Проснуться в 147 лет, прочитать СМС:
«Здравствуй, мой обжигающий мальчик»,
изумиться, переспросить: «Почему обжигающий?»,
получить очевидный ответ: «Потому что ты меня обжигаешь»,
и даже не удивиться, что тебя называют на ты.
Господи, сколько вас было,
и хоть бы одна собака
сделала отчисленье в мой пенсионный фонд.
Просто диву даёшься, как самонадеянна молодость. Этот текст был мной написан, когда мне было лет тридцать. Цифру сто к сорока семи я прибавил за ради красоты, за ради сказочного красного словца, чтоб ещё больше подчеркнуть, что в 47 лет уже и не важно, 147 лет тебе или на сто меньше. Типа всё, приехали. Освободите вагоны. Поезд дальше не идёт.
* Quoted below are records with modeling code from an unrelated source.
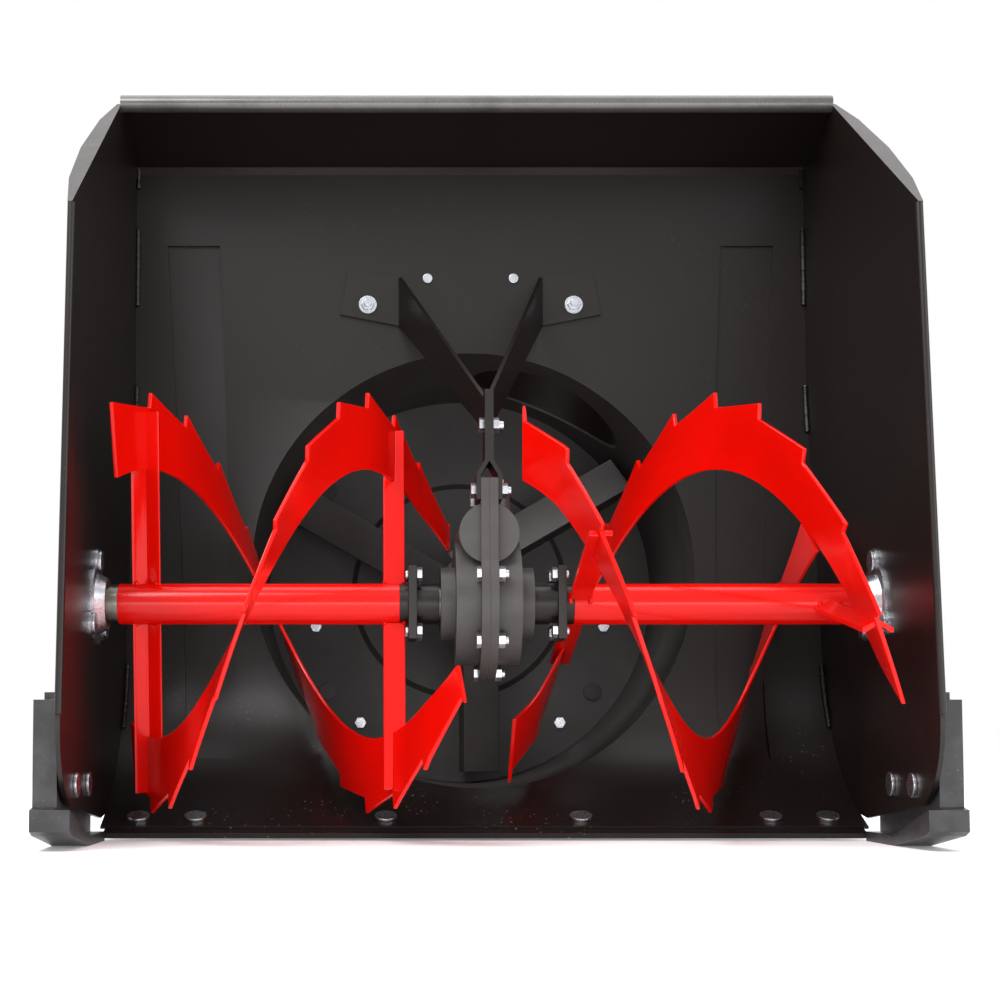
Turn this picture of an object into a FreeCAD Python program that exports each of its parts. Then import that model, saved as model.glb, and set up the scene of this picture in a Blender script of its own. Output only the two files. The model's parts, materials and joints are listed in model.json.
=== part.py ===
import FreeCAD, Part
import math
import os
import Sketcher
from FreeCAD import Placement, Rotation, Vector

# Auger head of a two-stage snow blower. Lengths are in millimetres and angles in degrees.
# Origin: rear face of the drum back plate, on the impeller axis. The intake faces -Y, +Z is up.

DRIVING_SIZES = {
    "clear_width": 560.0,        # between the side plates
    "lip_rise": 404.0,           # top lip above the auger axis
    "axis_height": 170.0,        # auger axis above the ground
    "auger_offset": 409.0,       # auger axis to the rear face of the drum
    "gear_centres": 46.5,        # impeller axis above the auger axis
    "sheet": 2.0,                # housing sheet
    "plate": 3.0,                # side plates
    "wall_setback": 195.0,       # auger axis to the upright part of the back wall
    "auger_gap": 9.0,            # auger teeth to the curved part of the back wall
    "wall_lean": 10.4,           # angle where the curved wall meets the straight wall
    "wall_end": 68.7,            # angle where the curved wall meets the bottom lip
    "lip_bead": 6.5,             # radius of the rolled top lip
    "hem_bead": 2.6,             # radius of the beads on the side plate edges
    "rim_width": 10.5,           # outward rim on the sloping edge of a side plate
    "toe_radius": 55.0,          # rounded lower front corner of a side plate
    "drum_radius": 180.0,        # inside of the impeller drum
    "neck_radius": 65.0,         # inside of the chute collar
    "neck_side": 70.0,           # chute collar to the right of the impeller axis
    "neck_back": 109.0,          # chute collar in front of the drum's rear face
    "neck_top": 215.0,           # chute collar's flange above the impeller axis
    "ribbon_tip": 151.0,         # tips of the auger teeth
    "tooth_depth": 11.0,         # from a tooth's tip in to its root
    "ribbon_inner": 96.0,        # inner edge of an auger ribbon
    "ribbon_thick": 3.0,
    "ribbon_sweep": 270.0,       # turn of one ribbon
    "ribbon_end_gap": 20.4,      # outer end of a ribbon to the side plate
    "ribbon_inner_end": 27.0,    # inner end of a ribbon from the middle of the head
    "left_phase": 61.0,          # outer end of the first left ribbon
    "right_phase": -30.0,        # outer end of the first right ribbon
    "arm_reach": 137.0,          # auger axis to the tip of an arm
    "tube_wall": 2.05,           # auger tube, on the shaft
    "shaft_radius": 12.7,
    "fit": 0.1,                  # radial clearance of a shaft in its bore
    "free_gap": 0.5,             # gap between pieces that move past each other
    "impeller_gap": 6.0,         # blade tips to the drum
    "impeller_depth": 96.0,
    "impeller_shaft": 9.5,
    "gear_gap": 0.4,             # worm's crest to the wheel's teeth
    "wheel_tip": 35.5,
    "wheel_width": 20.0,
    "wheel_room": 3.0,           # inside the case, round the wheel
    "case_wall": 5.5,
    "case_half": 23.0,           # half width of the case round the wheel
    "case_rim": 10.0,            # bolting rim outside the case
    "skid_up": 5.0,              # skid shoe travel above the rest position
    "skid_down": 18.0,           # skid shoe travel below the rest position
    "bolt": 4.0,                 # radius of the M8 bolts
    "small_bolt": 3.0,           # radius of the M6 bolts
    "stud_inset": 23.4,          # frame studs from the inside of the drum
    "stud_angle": 37.34,         # frame studs above and below the impeller axis
    "stud_length": 18.0,         # behind the drum
    "pulley_radius": 75.0,
}

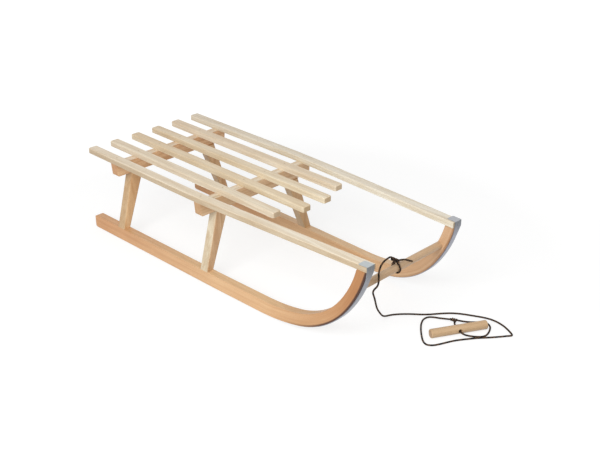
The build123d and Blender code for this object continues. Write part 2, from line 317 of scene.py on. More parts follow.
def build_strip_tree():
    """Sweeps a flat section along a line of stations and draws it in to the sled's plan."""
    tree = bpy.data.node_groups.new("bent strip", "GeometryNodeTree")
    sockets(tree, "INPUT", (
        ("Line", "Geometry"), ("Width", "Float"), ("Side", "Float"), ("Half Width", "Float"),
        ("Toe In", "Float"), ("Plan Bend From", "Float"), ("Tip", "Float"), ("Tip Half Width", "Float"),
        ("Material", "Material")))
    sockets(tree, "OUTPUT", [("Strip", "Geometry")])
    w = Weave(tree)
    given = w.add("NodeGroupInput").outputs
    position = w.put("GeometryNodeInputPosition")
    line = w.store(given["Line"], "low_place", "FLOAT_VECTOR", position)
    line = w.put("GeometryNodeMeshToCurve", None, {"Mesh": line})
    line = w.store(line, "along", "FLOAT", w.add("GeometryNodeSplineParameter").outputs["Length"])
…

И вот теперь мне 47, скоро будет 48. И я имею сказать. Я старый дурак. Я ничего не знал о жизни и не знаю до сих пор. И это самое смешное чудо, свидетелем которого я был, и самое большое открытие, которое я только совершал. Ещё как идёт! Более того. Это уже не скучный поезд с устоявшимся, как завтрак, обед и ужин в доме для престарелых, расписанием. Нет. Это поезд в Хогвартс. А вы знаете, как туда, на этот поезд, можно попасть? Надо выйти на платформу 9, сильно разбежаться и, как привидение, исчезнуть в кирпичной стене. Тогда ты попадёшь на платформу 9 ¾. Где и начинаются настоящие чудеса.
Я падаю в объятья, словно плод,
в котором через кожицу темнеет
тупая косточка, –
но как она поёт,
но как зудит она,
о, как болит,
болеет,
теряет речь,
не хочет жить, твердеет
и больше – никого – не узнаёт.
Мне раньше казалось, что это моё стихотворение про смерть (мне всегда так сперва кажется), но вообще оно про секс. Про желание. Про слепоту падения. В руки, в омут постели, в обморок без самого себя.
А та косточка смерти, которая всё равно сквозит через яблочную кожу (помните, отравленное яблоко у Пушкина?), она не может существовать без соседней косточки, косточки любви. А рядом с ними – притаился и червячок. Это деградировавший змей-искуситель. Его уволили из рая, вот он и доэволюционировал до козявки. В обратную сторону. Но эта козявка так изъест тебя изнутри, что однажды ты снова поверишь, что всё. Все поезда ушли, а платформу 9 закрыли. А если разбежаться с тележкой, на которую сложен твой багаж, и удариться в стену, то чуда не произойдёт. Просто удар, вся поклажа – в разные стороны, ручка тележки больно въехала тебе в солнечное сплетение. Ты лежишь на бетонном полу, еле дышишь. А тут ещё подходит полицейский-судьба и говорит: «Пройдёмте. Вы нарушаете!»
А что я нарушаю? Законный ход жизни? Ну а зачем он тогда, если никто не посмеет его нарушать?
Я знаю только одно: твоё имя – самое лучшее. Его можно ворочать на языке, как виноградину. Все остальные имена – тоже ничего, но одно горчит, другое кислит, а третье слишком приторное. Твоё же имя в самый раз. Твоё имя – это имя победы.
И то, что о себе не знаешь,
и то, что вглубь себя глядишь,
и то, чем никогда не станешь, –
всё перепрыгнешь,
всё оставишь,
всё – победишь.
Я просыпаюсь в 47 лет, и мне говорят: «Здравствуй, мой обжигающий мальчик».
И я даже не спрашиваю, почему мальчик и почему обжигающий. Даже последней метле в Хогвартсе известно почему. Потому что я тебя обжигаю.